(SUPPLIED ENTRIES)
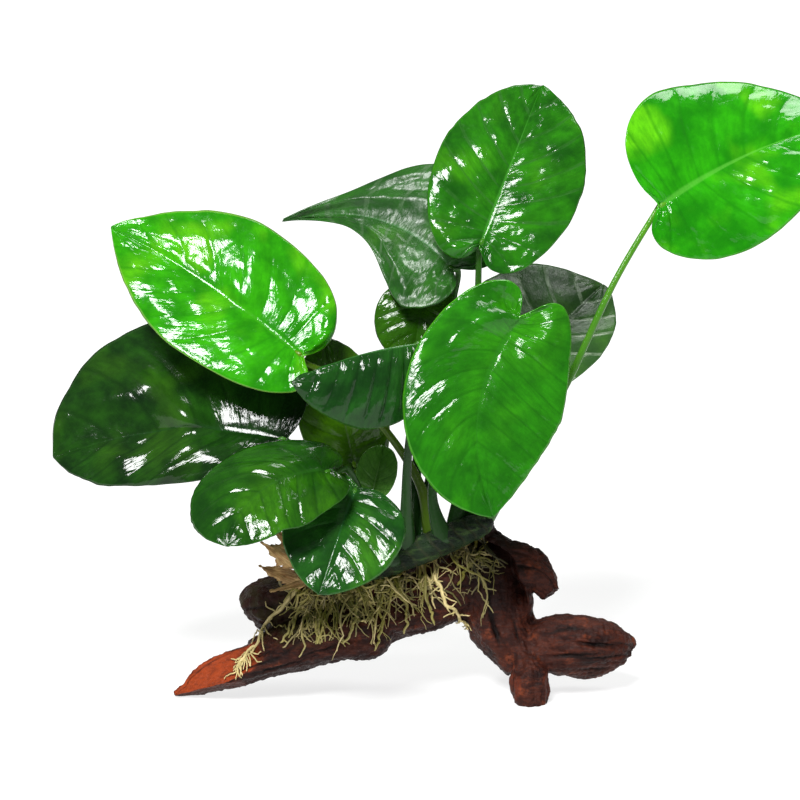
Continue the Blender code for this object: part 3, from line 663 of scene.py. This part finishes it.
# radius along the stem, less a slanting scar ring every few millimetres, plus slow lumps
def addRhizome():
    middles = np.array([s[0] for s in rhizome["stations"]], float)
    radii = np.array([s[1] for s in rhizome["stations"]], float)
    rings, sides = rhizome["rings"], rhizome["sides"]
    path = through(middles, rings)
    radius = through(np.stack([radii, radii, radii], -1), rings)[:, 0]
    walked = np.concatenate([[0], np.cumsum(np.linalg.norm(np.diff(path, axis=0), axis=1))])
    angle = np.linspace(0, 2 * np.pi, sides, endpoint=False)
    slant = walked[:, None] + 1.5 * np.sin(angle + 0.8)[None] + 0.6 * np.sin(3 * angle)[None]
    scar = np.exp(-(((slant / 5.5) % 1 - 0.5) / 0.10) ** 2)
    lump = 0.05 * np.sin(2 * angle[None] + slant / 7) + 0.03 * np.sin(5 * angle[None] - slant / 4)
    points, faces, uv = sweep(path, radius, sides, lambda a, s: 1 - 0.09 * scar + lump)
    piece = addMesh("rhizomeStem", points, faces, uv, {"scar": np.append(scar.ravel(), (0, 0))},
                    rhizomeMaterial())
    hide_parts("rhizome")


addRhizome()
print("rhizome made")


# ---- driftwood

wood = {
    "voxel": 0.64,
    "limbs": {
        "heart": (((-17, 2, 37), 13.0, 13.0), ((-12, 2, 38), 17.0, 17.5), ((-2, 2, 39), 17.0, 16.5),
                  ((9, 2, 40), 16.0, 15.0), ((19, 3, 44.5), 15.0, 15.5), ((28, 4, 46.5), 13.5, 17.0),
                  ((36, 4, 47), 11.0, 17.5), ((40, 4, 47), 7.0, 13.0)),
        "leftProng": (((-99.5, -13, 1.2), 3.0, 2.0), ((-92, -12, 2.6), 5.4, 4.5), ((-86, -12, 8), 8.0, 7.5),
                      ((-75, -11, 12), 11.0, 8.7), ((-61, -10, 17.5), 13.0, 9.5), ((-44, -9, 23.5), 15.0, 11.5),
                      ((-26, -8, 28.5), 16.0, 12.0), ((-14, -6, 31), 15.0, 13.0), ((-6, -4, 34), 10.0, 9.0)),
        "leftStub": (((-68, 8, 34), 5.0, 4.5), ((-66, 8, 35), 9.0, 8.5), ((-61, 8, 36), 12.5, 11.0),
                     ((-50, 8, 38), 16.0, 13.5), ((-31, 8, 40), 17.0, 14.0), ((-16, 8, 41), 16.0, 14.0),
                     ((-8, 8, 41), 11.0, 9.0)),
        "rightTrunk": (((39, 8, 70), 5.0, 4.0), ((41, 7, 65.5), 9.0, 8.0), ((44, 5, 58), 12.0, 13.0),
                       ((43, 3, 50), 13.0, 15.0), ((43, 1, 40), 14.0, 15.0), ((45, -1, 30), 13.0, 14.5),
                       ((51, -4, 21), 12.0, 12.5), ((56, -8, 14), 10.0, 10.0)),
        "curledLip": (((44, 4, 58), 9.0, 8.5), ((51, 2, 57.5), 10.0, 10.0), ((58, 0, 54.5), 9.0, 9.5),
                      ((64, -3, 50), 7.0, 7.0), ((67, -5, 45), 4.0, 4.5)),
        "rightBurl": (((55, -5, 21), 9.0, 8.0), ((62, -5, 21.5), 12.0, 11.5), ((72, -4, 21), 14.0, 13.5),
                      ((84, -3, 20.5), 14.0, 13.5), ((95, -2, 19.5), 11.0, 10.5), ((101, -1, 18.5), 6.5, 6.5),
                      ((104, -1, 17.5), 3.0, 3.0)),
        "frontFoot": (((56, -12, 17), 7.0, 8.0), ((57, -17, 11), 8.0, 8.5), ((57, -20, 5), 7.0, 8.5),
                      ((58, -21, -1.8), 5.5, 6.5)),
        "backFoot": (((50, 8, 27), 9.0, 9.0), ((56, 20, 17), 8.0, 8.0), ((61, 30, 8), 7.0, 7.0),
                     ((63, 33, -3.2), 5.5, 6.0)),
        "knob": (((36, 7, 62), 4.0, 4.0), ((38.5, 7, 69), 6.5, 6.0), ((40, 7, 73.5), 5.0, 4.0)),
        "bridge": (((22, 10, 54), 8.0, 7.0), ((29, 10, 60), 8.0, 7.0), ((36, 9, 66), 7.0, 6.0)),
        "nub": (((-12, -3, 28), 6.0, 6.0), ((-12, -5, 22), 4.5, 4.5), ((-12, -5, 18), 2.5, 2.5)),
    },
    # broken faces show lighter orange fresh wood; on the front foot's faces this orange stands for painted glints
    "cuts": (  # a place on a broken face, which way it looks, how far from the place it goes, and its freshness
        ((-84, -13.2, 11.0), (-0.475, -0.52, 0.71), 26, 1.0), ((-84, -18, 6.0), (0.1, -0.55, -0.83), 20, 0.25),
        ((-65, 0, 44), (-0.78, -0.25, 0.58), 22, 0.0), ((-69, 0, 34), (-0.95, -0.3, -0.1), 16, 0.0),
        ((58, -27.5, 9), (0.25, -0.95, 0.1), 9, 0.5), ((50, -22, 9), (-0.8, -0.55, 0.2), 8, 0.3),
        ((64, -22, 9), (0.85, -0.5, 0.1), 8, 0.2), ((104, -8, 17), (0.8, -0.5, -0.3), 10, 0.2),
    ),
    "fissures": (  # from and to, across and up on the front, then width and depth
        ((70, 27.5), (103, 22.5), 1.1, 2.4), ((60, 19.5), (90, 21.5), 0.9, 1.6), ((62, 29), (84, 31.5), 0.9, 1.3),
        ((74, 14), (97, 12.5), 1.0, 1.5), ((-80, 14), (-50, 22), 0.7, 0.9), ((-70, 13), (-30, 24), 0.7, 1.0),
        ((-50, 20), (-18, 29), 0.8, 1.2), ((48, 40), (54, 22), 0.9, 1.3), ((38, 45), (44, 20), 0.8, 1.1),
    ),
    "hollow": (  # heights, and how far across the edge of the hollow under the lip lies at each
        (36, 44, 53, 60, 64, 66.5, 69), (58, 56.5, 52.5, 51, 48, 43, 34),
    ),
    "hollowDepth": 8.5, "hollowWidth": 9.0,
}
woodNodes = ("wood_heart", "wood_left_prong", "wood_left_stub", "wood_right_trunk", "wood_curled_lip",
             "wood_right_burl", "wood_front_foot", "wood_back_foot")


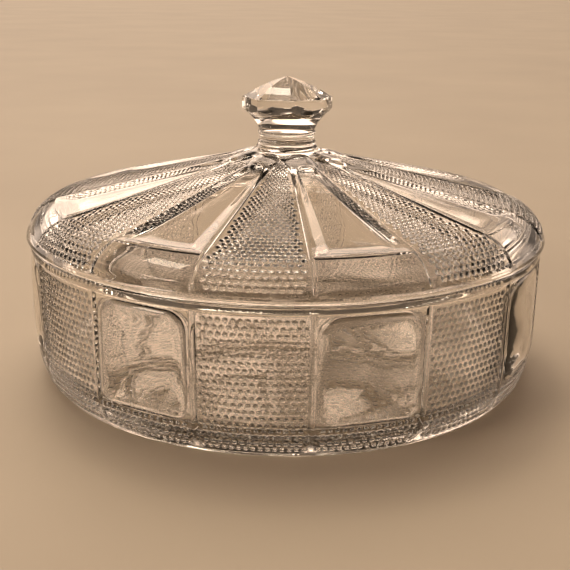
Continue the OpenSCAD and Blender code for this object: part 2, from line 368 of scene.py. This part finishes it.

(TASK DETAILS) Extract the full set of entries word for word.

(OUTPUT FOR THIS EXERCISE)
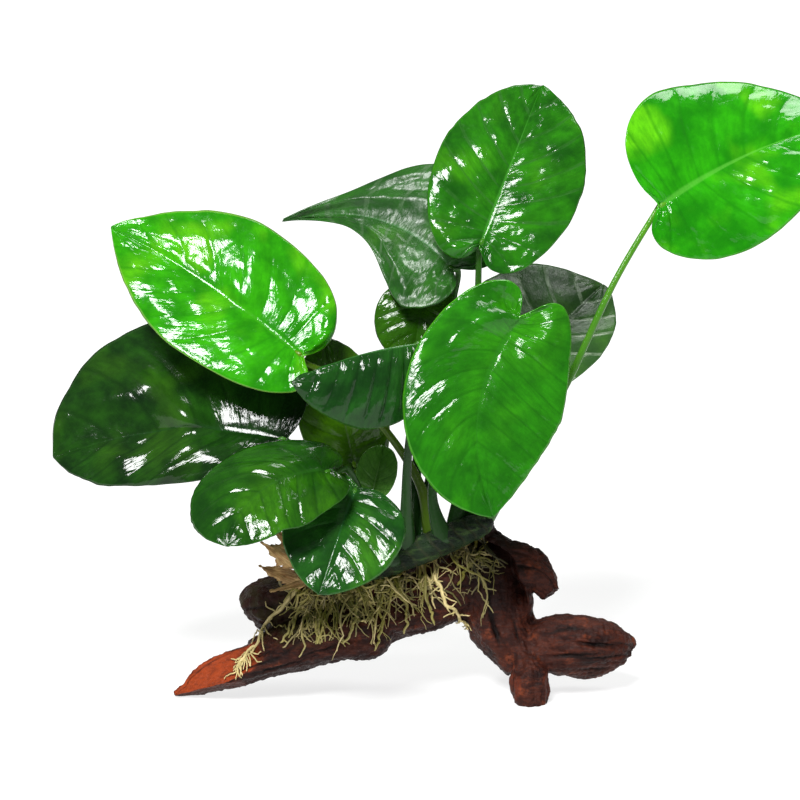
Continue the Blender code for this object: part 3, from line 663 of scene.py. This part finishes it.
# radius along the stem, less a slanting scar ring every few millimetres, plus slow lumps
def addRhizome():
    middles = np.array([s[0] for s in rhizome["stations"]], float)
    radii = np.array([s[1] for s in rhizome["stations"]], float)
    rings, sides = rhizome["rings"], rhizome["sides"]
    path = through(middles, rings)
    radius = through(np.stack([radii, radii, radii], -1), rings)[:, 0]
    walked = np.concatenate([[0], np.cumsum(np.linalg.norm(np.diff(path, axis=0), axis=1))])
    angle = np.linspace(0, 2 * np.pi, sides, endpoint=False)
    slant = walked[:, None] + 1.5 * np.sin(angle + 0.8)[None] + 0.6 * np.sin(3 * angle)[None]
    scar = np.exp(-(((slant / 5.5) % 1 - 0.5) / 0.10) ** 2)
    lump = 0.05 * np.sin(2 * angle[None] + slant / 7) + 0.03 * np.sin(5 * angle[None] - slant / 4)
    points, faces, uv = sweep(path, radius, sides, lambda a, s: 1 - 0.09 * scar + lump)
    piece = addMesh("rhizomeStem", points, faces, uv, {"scar": np.append(scar.ravel(), (0, 0))},
                    rhizomeMaterial())
    hide_parts("rhizome")


addRhizome()
print("rhizome made")


# ---- driftwood

wood = {
    "voxel": 0.64,
    "limbs": {
        "heart": (((-17, 2, 37), 13.0, 13.0), ((-12, 2, 38), 17.0, 17.5), ((-2, 2, 39), 17.0, 16.5),
                  ((9, 2, 40), 16.0, 15.0), ((19, 3, 44.5), 15.0, 15.5), ((28, 4, 46.5), 13.5, 17.0),
                  ((36, 4, 47), 11.0, 17.5), ((40, 4, 47), 7.0, 13.0)),
        "leftProng": (((-99.5, -13, 1.2), 3.0, 2.0), ((-92, -12, 2.6), 5.4, 4.5), ((-86, -12, 8), 8.0, 7.5),
                      ((-75, -11, 12), 11.0, 8.7), ((-61, -10, 17.5), 13.0, 9.5), ((-44, -9, 23.5), 15.0, 11.5),
                      ((-26, -8, 28.5), 16.0, 12.0), ((-14, -6, 31), 15.0, 13.0), ((-6, -4, 34), 10.0, 9.0)),
        "leftStub": (((-68, 8, 34), 5.0, 4.5), ((-66, 8, 35), 9.0, 8.5), ((-61, 8, 36), 12.5, 11.0),
                     ((-50, 8, 38), 16.0, 13.5), ((-31, 8, 40), 17.0, 14.0), ((-16, 8, 41), 16.0, 14.0),
                     ((-8, 8, 41), 11.0, 9.0)),
        "rightTrunk": (((39, 8, 70), 5.0, 4.0), ((41, 7, 65.5), 9.0, 8.0), ((44, 5, 58), 12.0, 13.0),
                       ((43, 3, 50), 13.0, 15.0), ((43, 1, 40), 14.0, 15.0), ((45, -1, 30), 13.0, 14.5),
                       ((51, -4, 21), 12.0, 12.5), ((56, -8, 14), 10.0, 10.0)),
        "curledLip": (((44, 4, 58), 9.0, 8.5), ((51, 2, 57.5), 10.0, 10.0), ((58, 0, 54.5), 9.0, 9.5),
                      ((64, -3, 50), 7.0, 7.0), ((67, -5, 45), 4.0, 4.5)),
        "rightBurl": (((55, -5, 21), 9.0, 8.0), ((62, -5, 21.5), 12.0, 11.5), ((72, -4, 21), 14.0, 13.5),
                      ((84, -3, 20.5), 14.0, 13.5), ((95, -2, 19.5), 11.0, 10.5), ((101, -1, 18.5), 6.5, 6.5),
                      ((104, -1, 17.5), 3.0, 3.0)),
        "frontFoot": (((56, -12, 17), 7.0, 8.0), ((57, -17, 11), 8.0, 8.5), ((57, -20, 5), 7.0, 8.5),
                      ((58, -21, -1.8), 5.5, 6.5)),
        "backFoot": (((50, 8, 27), 9.0, 9.0), ((56, 20, 17), 8.0, 8.0), ((61, 30, 8), 7.0, 7.0),
                     ((63, 33, -3.2), 5.5, 6.0)),
        "knob": (((36, 7, 62), 4.0, 4.0), ((38.5, 7, 69), 6.5, 6.0), ((40, 7, 73.5), 5.0, 4.0)),
        "bridge": (((22, 10, 54), 8.0, 7.0), ((29, 10, 60), 8.0, 7.0), ((36, 9, 66), 7.0, 6.0)),
        "nub": (((-12, -3, 28), 6.0, 6.0), ((-12, -5, 22), 4.5, 4.5), ((-12, -5, 18), 2.5, 2.5)),
    },
    # broken faces show lighter orange fresh wood; on the front foot's faces this orange stands for painted glints
    "cuts": (  # a place on a broken face, which way it looks, how far from the place it goes, and its freshness
        ((-84, -13.2, 11.0), (-0.475, -0.52, 0.71), 26, 1.0), ((-84, -18, 6.0), (0.1, -0.55, -0.83), 20, 0.25),
        ((-65, 0, 44), (-0.78, -0.25, 0.58), 22, 0.0), ((-69, 0, 34), (-0.95, -0.3, -0.1), 16, 0.0),
        ((58, -27.5, 9), (0.25, -0.95, 0.1), 9, 0.5), ((50, -22, 9), (-0.8, -0.55, 0.2), 8, 0.3),
        ((64, -22, 9), (0.85, -0.5, 0.1), 8, 0.2), ((104, -8, 17), (0.8, -0.5, -0.3), 10, 0.2),
    ),
    "fissures": (  # from and to, across and up on the front, then width and depth
        ((70, 27.5), (103, 22.5), 1.1, 2.4), ((60, 19.5), (90, 21.5), 0.9, 1.6), ((62, 29), (84, 31.5), 0.9, 1.3),
        ((74, 14), (97, 12.5), 1.0, 1.5), ((-80, 14), (-50, 22), 0.7, 0.9), ((-70, 13), (-30, 24), 0.7, 1.0),
        ((-50, 20), (-18, 29), 0.8, 1.2), ((48, 40), (54, 22), 0.9, 1.3), ((38, 45), (44, 20), 0.8, 1.1),
    ),
    "hollow": (  # heights, and how far across the edge of the hollow under the lip lies at each
        (36, 44, 53, 60, 64, 66.5, 69), (58, 56.5, 52.5, 51, 48, 43, 34),
    ),
    "hollowDepth": 8.5, "hollowWidth": 9.0,
}
woodNodes = ("wood_heart", "wood_left_prong", "wood_left_stub", "wood_right_trunk", "wood_curled_lip",
             "wood_right_burl", "wood_front_foot", "wood_back_foot")


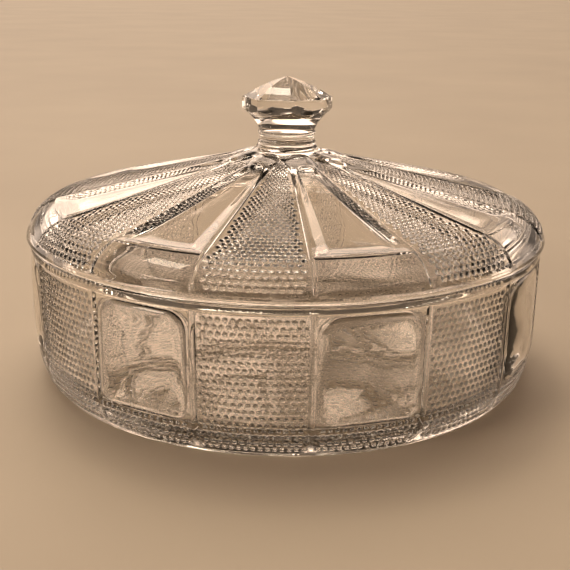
Continue the OpenSCAD and Blender code for this object: part 2, from line 368 of scene.py. This part finishes it.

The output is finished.